Fortunately for the Company and pursuant to the Illinois Taxpayers’ Bill of Rights Act, the Department has a duty to abate any taxes and penalties that are assessed based upon erroneous written information. The Court determined that the Company’s approach to the ROT was consistent with the regulations published by the Department at that time. Therefore, the Court determined that the Department had a duty to abate the taxes and penalties it imposed on the Company for the audit period.

 

Department’s response to Hartney

 

The Department has stated that it will promulgate regulations in the near future to provide guidance to taxpayers in determining their ROT liabilities.
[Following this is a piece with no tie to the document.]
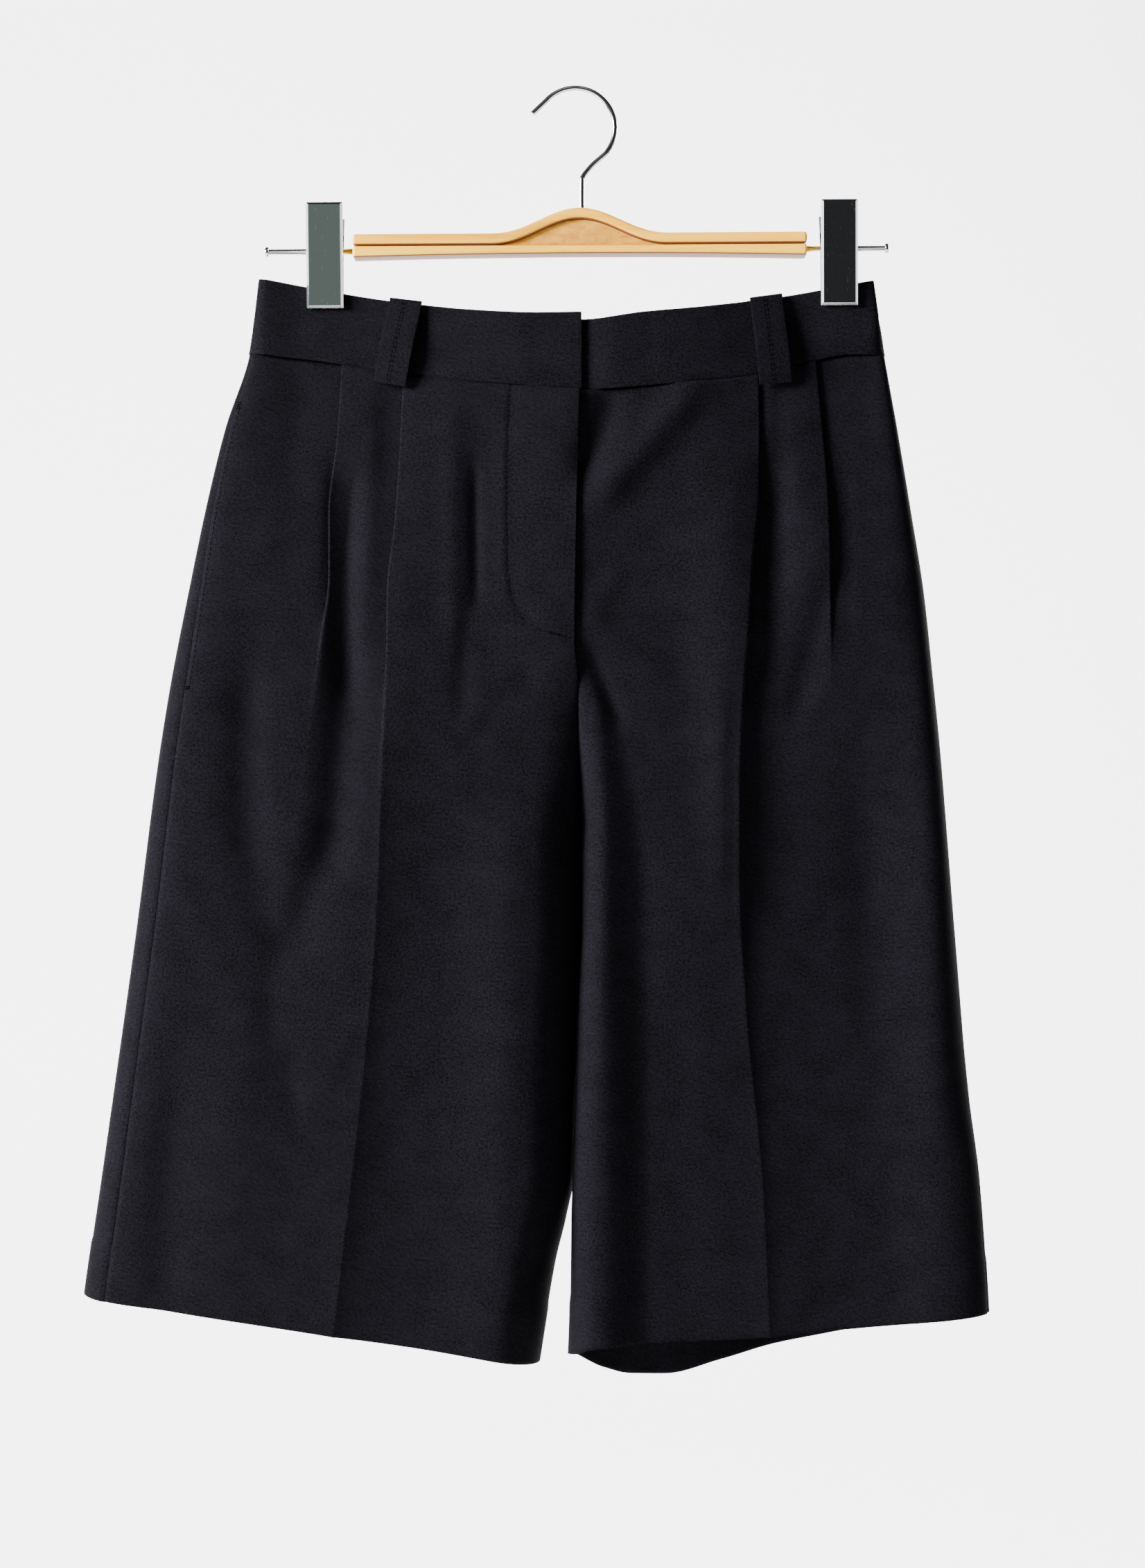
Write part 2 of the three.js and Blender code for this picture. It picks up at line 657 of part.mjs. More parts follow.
// A stretch of the waistband. Without from or to it reaches round to the middle of a side edge.
// shift moves a part of it back or forth.
function bandPiece(face, { from, to, shift = () => 0 }) {
  const start = from ?? outlineX('left', waistTop[0].z) + sideWidth(waistTop[0].z);
  const end = to ?? outlineX('right', waistTop[0].z) - sideWidth(waistTop[0].z);
  const clipHalf = clipWidth / 2 + clipMargin;
  const jaws = Object.values(clipCentres).flatMap((x) => [x - clipHalf, x + clipHalf]);
  const stops = [start, ...jaws.filter((x) => x > start && x < end), end];
  const turns = [0, 0.2, 0.4, 0.6, 0.8];
  const places = from === undefined ? turns.map((share) => ({ side: 'left', share })) : [];
  stops.slice(1).forEach((x, k) => {
    const count = Math.ceil((x - stops[k]) / bandStep);
    for (let n = 0; n < count; n += 1) places.push({ x: mix(stops[k], x, n / count) });
  });
  places.push({ x: end });
  if (to === undefined) places.push(...turns.map((share) => ({ side: 'right', share })).reverse());
  return levelWall(places.length, bandRows.length, bandWall, (i, j) => {
    const { x, side, share } = places[i];
    const across = (z) => (side ? edgeX(side, share * Math.PI / 2, z) : x);
    let z = jawZ;
    for (let turn = 0; turn < 4; turn += 1) z = bandHeight(across(z), bandRows[j]);
    const clear = share === 0 ? outwards(face) * 1.5 * seamGap : 0;
    return new THREE.Vector3(across(z), bandY(face, across(z), z) + clear + shift(across(z)), z);
  });
}

// A belt loop in side view, from its fold over the top edge to its end on the panel: the share of
// the way down, the height over that place, and how far the strip's middle stands out
const loopPath = [
  { down: 0, up: 1.25, out: 0.2 },
  { down: 0, up: 1.15, out: 2.6 },
  { down: 0, up: 0.2, out: 3.3 },
  { down: 0.12, up: 0, out: 4.4 },
  { down: 0.35, up: 0, out: 6.4 },
  { down: 0.6, up: 0, out: 7.4 },
  { down: 0.82, up: 0, out: 6.8 },
  { down: 0.95, up: 0, out: 5.2 },
  { down: 1, up: 0, out: 4.2 },
];

function beltLoop({ face, topX, lowX }) {
  const columns = 3;
  const topZ = read(waistTop, 'x', topX, 'z');
  const lowZ = read(waistSeam, 'x', lowX, 'z') - loopBelowSeam;
  const tilt = Math.atan2(lowX - topX, topZ - lowZ);
  const slope = (read(waistTop, 'x', topX + 5, 'z') - read(waistTop, 'x', topX - 5, 'z')) / 10;
  const grid = makeGrid(columns, loopPath.length, (i, j) => {
    const { down, up, out } = loopPath[j];
    const across = (i / (columns - 1) - 0.5) * loopWidth;
    const x = mix(topX, lowX, down) + across * Math.cos(tilt);
    const z = mix(topZ, lowZ, down) + up + across * (down === 0 ? slope : Math.sin(tilt));
    return new THREE.Vector3(x, outwards(face) * (halfDepth(face, x, z) + out + bandLift(z)), z);
  });
  return closedWall(grid, loopWall, (i, j) => squareTo(
    grid[Math.max(0, j - 1)][i],
    grid[j][i],
    grid[Math.min(loopPath.length - 1, j + 1)][i],
    'y',
    'z',
  ));
}

// Booleans on closed meshes
function solidOf(geometry) {
  const bare = geometry.clone();
  bare.deleteAttribute('normal');
  bare.deleteAttribute('uv');
  const merged = mergeVertices(bare, 1e-4);
  return new wasm.Manifold(new wasm.Mesh({
    numProp: 3,
    vertProperties: new Float32Array(merged.attributes.position.array),
    triVerts: new Uint32Array(merged.index.array),
  }));
}

function geometryOf(solid) {
  const mesh = solid.getMesh();
  const geometry = new THREE.BufferGeometry();
  geometry.setAttribute('position', new THREE.Float32BufferAttribute(mesh.vertProperties, 3));
  geometry.setIndex([...mesh.triVerts]);
  geometry.computeVertexNormals();
  return geometry;
}

// Hook: a nearly straight free end, a round arc, a straight run back to the kink, and the shank
function hookGeometry() {
  const centreZ = wireDiameter / 2 - hookRadius;
  const points = [new THREE.Vector3(hookFreeEnd.x, 0, hookFreeEnd.z)];
  for (let degrees = hookArc.from; degrees >= hookArc.to; degrees -= hookArc.step) {
    const angle = THREE.MathUtils.degToRad(degrees);
    const z = centreZ + hookRadius * Math.sin(angle);
    points.push(new THREE.Vector3(hookRadius * Math.cos(angle), 0, z));
  }
  points.push(new THREE.Vector3(shankX + 6.9, 0, kinkZ + 7.1));
  points.push(new THREE.Vector3(shankX + 2.5, 0, kinkZ + 2.2));
  points.push(new THREE.Vector3(shankX + 0.5, 0, kinkZ - 0.8));
  points.push(new THREE.Vector3(shankX, 0, kinkZ - 4));
  points.push(new THREE.Vector3(shankX, 0, woodTopZ + humpHeight - shankDepth));
  const section = new THREE.Shape();
  section.absarc(0, 0, wireDiameter / 2, 0, 2 * Math.PI);
  return new THREE.ExtrudeGeometry(section, {
    steps: 42,
    extrudePath: new THREE.CatmullRomCurve3(points, false, 'centripetal'),
    curveSegments: 4,
    bevelEnabled: false,
  });
}

// Wood: a strip bent over the middle, a nearly straight lower strip and a lens between them
const hump = (x) => {
  const run = clamp01(Math.abs(x - woodMidX) / humpHalfWidth);
  return humpHeight * (0.5 + 0.5 * Math.cos(Math.PI * run)) ** 1.15;
};
const woodTop = (x) => woodTopZ + hump(x);
const grooveZ = (x) => Math.max(lowerTopZ, woodTopZ - grooveDrop + hump(x));
const woodBottom = (x) => woodBottomZ + bottomArch * (1 - ((x - woodMidX) / woodHalfLength) ** 2);

// Outline between two curves, extruded along Y about its middle, with rounded edges
function woodGeometry(low, high, halfLength, thick, bevel, count) {
  const xs = Array.from({ length: count + 1 }, (_, k) => woodMidX + (halfLength - bevel) * (2 * k / count - 1));
  const shape = new THREE.Shape();
  shape.moveTo(xs[0], low(xs[0]) + bevel);
  xs.slice(1).forEach((x) => shape.lineTo(x, low(x) + bevel));
  [...xs].reverse().forEach((x) => shape.lineTo(x, high(x) - bevel));
  const flat = thick - 2 * bevel;
  return new THREE.ExtrudeGeometry(shape, {
    depth: flat,
    bevelEnabled: bevel > 0,
    bevelThickness: bevel,
    bevelSize: bevel,
    bevelSegments: 2,
  }).translate(0, 0, -flat / 2).rotateX(Math.PI / 2);
}

function boredStrip(geometry, diameter, places) {
  let solid = solidOf(geometry);
  for (const { x, z, upright } of places) {
    const radius = diameter / 2 + seamGap;
    const bore = new THREE.CylinderGeometry(radius, radius, 2 * boreDepth, 16);
    if (upright) bore.rotateX(Math.PI / 2);
    else bore.rotateZ(Math.PI / 2);
    solid = solid.subtract(solidOf(bore.translate(x, 0, z)));
  }
  return geometryOf(solid);
}

function upperStrip() {
  const low = (x) => grooveZ(x) + seamGap / 2;
  const strip = woodGeometry(low, woodTop, woodHalfLength, woodDepth, edgeRound, 30);
  const boreZ = woodTopZ + humpHeight - shankDepth - seamGap + boreDepth;
  return boredStrip(strip, wireDiameter, [{ x: shankX, z: boreZ, upright: true }]);
}

function lowerStrip() {
  const high = () => lowerTopZ - seamGap / 2;
  const strip = woodGeometry(woodBottom, high, woodHalfLength, woodDepth, edgeRound, 12);
  const ends = [-1, 1].map((way) => ({ x: woodMidX + way * woodHalfLength, z: rodZ }));
  return boredStrip(strip, rodDiameter, ends);
}

function insertLens() {
  const floor = lowerTopZ + seamGap;
  const roof = (x) => Math.max(floor + 0.1, grooveZ(x) - seamGap);
  return woodGeometry(() => floor, roof, insertHalfLength, insertDepth, 0, 24);
}

// A rod with its flat end head, from inside the wood to the outer end
function rodGeometry(side) {
  const end = Math.abs(rodEnds[side]);
  const start = woodHalfLength + towards(side) * woodMidX - boreDepth + 1;
  const chamfer = 0.7;
  const profile = [
    new THREE.Vector2(0, start),
    new THREE.Vector2(rodDiameter / 2, start),
    new THREE.Vector2(rodDiameter / 2, end - headLength),
    new THREE.Vector2(headDiameter / 2, end - headLength),
    new THREE.Vector2(headDiameter / 2, end - chamfer),
    new THREE.Vector2(headDiameter / 2 - chamfer, end),
    new THREE.Vector2(0, end),
  ];
  return new THREE.LatheGeometry(profile, 12).rotateZ(-towards(side) * Math.PI / 2).translate(0, 0, rodZ);
}

// Front plate of a clip: bevelled, leaning from the jaw to the barrel
function clipFront(clipX) {
  const half = clipWidth / 2 - clipBevel;
  const tall = clipHeight - clipBevel;
  const plate = new THREE.Shape();
  plate.moveTo(-half, clipBevel);
  plate.lineTo(half, clipBevel);
  plate.lineTo(half, tall);
  plate.lineTo(-half, tall);
  const lowZ = clipTopZ - clipHeight;
  const lean = Math.atan2(barrelDiameter / 2 + seamGap - jawGap, rodZ - lowZ);
  return new THREE.ExtrudeGeometry(plate, {
    depth: clipPlate - 2 * clipBevel,
    bevelEnabled: true,
    bevelThickness: clipBevel,
    bevelSize: clipBevel,
    bevelSegments: 1,
  }).translate(0, 0, clipBevel).rotateX(Math.PI / 2 + lean).translate(clipX, -jawGap, lowZ);
}

// Back plate of a clip: bent at the barrel, so that its top stands away to be squeezed
function clipBack(clipX) {
  const width = clipWidth - 1;
  const low = clipTopZ - clipHeight + backPlateLift;
  const top = low + backPlateHeight;
  const bend = barrelDiameter / 2 + seamGap;
  const section = new THREE.Shape();
  section.moveTo(jawGap, low);
  section.lineTo(jawGap + backPlate, low);
  section.lineTo(bend + backPlate, rodZ);
  section.lineTo(bend + backPlateFlare + backPlate, top);
  section.lineTo(bend + backPlateFlare, top);
  section.lineTo(bend, rodZ);
  const toSide = new THREE.Matrix4().set(0, 0, 1, 0, 1, 0, 0, 0, 0, 1, 0, 0, 0, 0, 0, 1);
  return new THREE.ExtrudeGeometry(section, { depth: width, bevelEnabled: false })
    .applyMatrix4(toSide).translate(clipX - width / 2, 0, 0);
}

function clipBarrel(clipX) {
  const bore = rodDiameter / 2 + seamGap;
  const half = barrelLength / 2;
  const ring = [
    new THREE.Vector2(bore, -half),
    new THREE.Vector2(barrelDiameter / 2, -half),
    new THREE.Vector2(barrelDiameter / 2, half),
    new THREE.Vector2(bore, half),
    new THREE.Vector2(bore, -half),
  ];
  return new THREE.LatheGeometry(ring, 16).rotateZ(Math.PI / 2).translate(clipX, 0, rodZ);
}

function add(group, name, geometry, material) {
  const mesh = new THREE.Mesh(geometry, material);
  mesh.name = name;
  group.add(mesh);
}

const part = new THREE.Group();
for (const side of ['left', 'right']) {
  add(part, `front_panel_${side}`, frontPanel(side), materials.cloth);
  add(part, `back_panel_${side}`, backPanel(side), materials.cloth);
}

// The waistband's left end lies over the right end, which runs on behind it
const behind = (x) => 3 * soft((lapX + 10 - x) / 8);
add(part, 'waistband_front_left', bandPiece('front', { to: lapX }), materials.cloth);
const underEnd = bandPiece('front', { from: lapX - bandUnderlap, shift: behind });
add(part, 'waistband_front_right', underEnd, materials.cloth);
add(part, 'waistband_back', bandPiece('back', {}), materials.cloth);
for (const loop of beltLoops) add(part, loop.name, beltLoop(loop), materials.cloth);

// The hanger tilts about the foot of the hook's shank
const tilt = THREE.MathUtils.degToRad(hangerTilt);
const hanger = new THREE.Group();
hanger.rotation.y = tilt;
hanger.position.x = shankX * (1 - Math.cos(tilt)) - woodTopZ * Math.sin(tilt);
hanger.position.z = woodTopZ * (1 - Math.cos(tilt)) + shankX * Math.sin(tilt);
part.add(hanger);
add(hanger, 'hanger_upper_strip', upperStrip(), materials.wood);
add(hanger, 'hanger_lower_strip', lowerStrip(), materials.wood);
add(hanger, 'hanger_insert', insertLens(), materials.insert);
for (const [side, clipX] of Object.entries(clipCentres)) {
  add(hanger, `rod_${side}`, rodGeometry(side), materials.chrome);
  add(hanger, `clip_${side}_front_plate`, clipFront(clipX), materials.chrome);
  add(hanger, `clip_${side}_back_plate`, clipBack(clipX), materials.chrome);
  add(hanger, `clip_${side}_barrel`, clipBarrel(clipX), materials.chrome);
}
add(part, 'hook', hookGeometry(), materials.chrome);

export default part;
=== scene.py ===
import math

import bmesh
import bpy
import numpy as np
from mathutils import Matrix, Vector


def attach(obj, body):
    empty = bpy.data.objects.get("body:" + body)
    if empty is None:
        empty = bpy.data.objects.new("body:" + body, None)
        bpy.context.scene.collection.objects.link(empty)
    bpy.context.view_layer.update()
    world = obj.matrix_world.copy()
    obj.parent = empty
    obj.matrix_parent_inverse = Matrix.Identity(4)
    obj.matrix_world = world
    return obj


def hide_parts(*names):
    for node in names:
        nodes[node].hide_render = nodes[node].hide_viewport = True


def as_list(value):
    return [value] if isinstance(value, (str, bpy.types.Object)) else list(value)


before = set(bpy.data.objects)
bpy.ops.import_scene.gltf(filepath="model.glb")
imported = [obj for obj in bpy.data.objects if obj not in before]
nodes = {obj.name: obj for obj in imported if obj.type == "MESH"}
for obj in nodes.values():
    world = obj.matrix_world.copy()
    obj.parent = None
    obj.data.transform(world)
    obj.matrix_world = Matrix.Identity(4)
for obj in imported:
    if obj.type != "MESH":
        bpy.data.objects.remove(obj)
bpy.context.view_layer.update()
metre = 0.001
print("stage: frame loaded")


# Tables with named columns; the first column is the key
def table(names, *rows):
    return dict(zip(names.split(), np.array(sorted(rows), float).T))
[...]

Such guidance will provide a fact-specific approach consistent with the ruling in Hartney, as well as other court interpretations of the statutory language.

 

The Department advised taxpayers who collect ROT only in no or low-tax rate jurisdictions where they arrange for final acceptance of purchase orders to re-evaluate this procedure in light of Hartney. The Department stated in its guidance that:

Businesses engaged in this practice should revise their procedures for reporting local retailer occupation taxes to comply with the court’s decision in Hartney. In determining whether enforcement action is warranted against a retailer for failure to collect and pay the correct local retailers’ occupation taxes going forward, the Department will consider whether the taxpayer has made a reasonable, prompt, good faith effort to comply with the Court’s decision.

The Multistate Tax Update will continue to follow developments in the wake of the Court’s decision in Hartney.